The Problem This Addresses
The strategic rationale behind the launch is grounded in data. Check Point’s own 2026 Cloud Security Report reveals a stark disparity: 77 per cent of organisations have updated their security strategies in response to AI adoption, yet only 26 per cent possess the architectural capability to actually enforce those strategies.
That gap is not a policy failure — it is an infrastructure and tooling failure. MSPs sit directly in the path of that problem, serving as the operational layer between security vendors and the enterprises that need protection. Check Point is positioning itself to become the platform that bridges that divide.
Multi-Tenant Management Platform

The new platform gives MSPs access to Check Point’s full product portfolio within a multi-tenant environment. Key components include native Workforce AI Security integration, expanded Professional Services Automation (PSA) connectivity, and Management Control Plane access through the MSP portal.
A dedicated MSP experience team for onboarding and ongoing support rounds out the offering. This matters because platform adoption in the MSP channel frequently stalls at the implementation stage — structured onboarding support directly addresses that friction point.
Workforce AI Security for the MSP Ecosystem

Check Point is extending its Workforce AI Security capabilities into the MSP channel for the first time. Partners will be able to discover AI tool usage across customer environments, govern how employees interact with AI applications, and protect sensitive data flowing through AI agents and platforms.

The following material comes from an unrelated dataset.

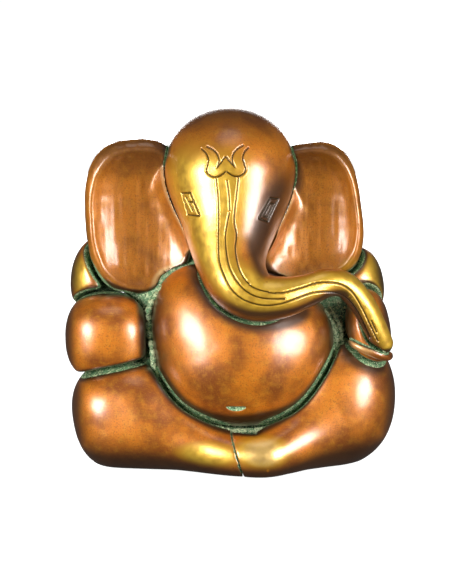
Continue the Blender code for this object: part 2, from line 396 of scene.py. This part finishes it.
WHOLE = {
    "torso_shell": blended(
        9,
        ball((0, 9, 40), (51, 26, 52), 2.5),
        limb([(0, 8, 66, 20), (0, 8, 90, 14), (0, 4, 108, 12)]),
        ball((2, -9, 7), (34, 20, 13), 2.2),
        ball((45, 3, 62), (9, 14, 17)),
    ),
    "head_with_trunk": carved(
        0.6,
        blended(9, ball((-0.6, -3, 125.4), (26.5, 28, 24.9), 2.05), limb(TRUNK)),
        TRUNK_END_CUT,
    ),
    "belly": blended(
        10,
        ball(BELLY_CENTRE, BELLY_RADII, 2.15),
        ball((-9, -8, 66), (23, 24, 20), 2.3),
        ball((17, -8, 55), (24, 24, 17), 2.6),
    ),
    "leg_left": carved(
        0.3,
        blended(12, ball((45, -7, 28.8), (23, 24, 26.6), 2.25, tilt=12), limb(LEG_LEFT)),
        beyond(FOOT_SEAM_PLACE, np.negative(FOOT_SEAM_FACES)),
    ),
    "leg_right": carved(
        0.3,
        blended(12, ball((-44.2, -10, 23), (21, 22, 21.6), 2.7, tilt=-12), limb(LEG_RIGHT)),
        beyond(FOOT_SEAM_PLACE, FOOT_SEAM_FACES),
    ),
    "forearm_right": ball((-50.9, -6, 54.2), (18.4, 19, 18.7), 2.5),
    "forearm_left": ball((57, -11, 58), (9.5, 17, 17), 2.3, tilt=-8),
    "hand_left": ball((57.6, -20, 52), (10.2, 9.5, 3.4), 2.2, tilt=22),
    "ear_right": ball((-38.4, -3, 104.4), (22.4, 10, 32.7), 2.7, tilt=-3),
    "ear_left": blended(
        6,
        ball((34.6, -3, 107), (19.8, 10, 28.7), 3.0, tilt=-8),
        ball((24, -3, 86), (16, 9, 16)),
    ),
    "upper_arm_right": ball((-54, 6, 77), (13.5, 14, 18), 2.2, tilt=8),
    "upper_arm_left": ball((51, 6, 74), (13.5, 14, 17), 2.2, tilt=-8),
}
WHOLE = {name: remembered(field) for name, field in WHOLE.items()}
BRAZING_ORDER = list(WHOLE)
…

This is a meaningful capability expansion. As AI tool adoption accelerates inside enterprises, the attack surface is shifting — shadow AI usage, ungoverned data inputs, and unmonitored agent behaviour are emerging threat vectors that traditional endpoint and email security tools were not built to address.
Unified Security Bundles with Microsoft Licensing Alignment
Check Point has introduced consolidated security bundles that combine email security, endpoint protection, browser security, mobile security, SASE, Workforce AI, security awareness training, and DMARC into a single offering. The bundles are explicitly aligned to Microsoft licensing structures.
The alignment to Microsoft licensing is a deliberate commercial decision. It reduces procurement complexity for MSPs whose customers are already operating within Microsoft’s ecosystem, and it simplifies how MSPs frame and communicate security value — a persistent challenge in the channel.
Why This Move Makes Strategic Sense
Dave Meister, Check Point’s Vice President of MSP and MSSP, framed the shift clearly: MSPs are no longer managing infrastructure in isolation. They are now expected to guide customers through AI transformation — and that requires security tooling that matches the pace and complexity of that transformation.
The timing of this announcement is precise. AI tool adoption inside enterprises is outrunning governance frameworks, and MSPs are fielding questions they currently lack the tooling to answer. Check Point is moving to fill that gap before competitors consolidate the position.
The Microsoft licensing alignment also signals commercial maturity. Rather than asking MSPs to build a separate procurement motion, Check Point is embedding itself into an existing purchasing pattern — reducing friction and accelerating time to deployment.
What MSPs and AI Adopters Should Take Away
For MSPs, this platform represents a concrete response to a problem that has been growing quietly: customers are deploying AI tools faster than security policies can govern them. Having a single platform that handles discovery, governance, and protection across AI applications — within a multi-tenant management environment — removes a significant operational burden.
For enterprises evaluating their security posture, the 26 per cent enforcement figure from Check Point’s report should serve as a calibration point. Strategy documents and architectural capability are not the same thing. The tools that close that gap are now arriving in the MSP channel, which means access is broadening.
The launch at Pax8 Beyond 2026 is not a product refresh. It is a structural repositioning of Check Point within the MSP ecosystem — one that treats AI security governance as a first-class capability rather than an add-on feature. Whether the market responds will depend on execution, but the direction is well-calibrated to where enterprise risk is actually moving.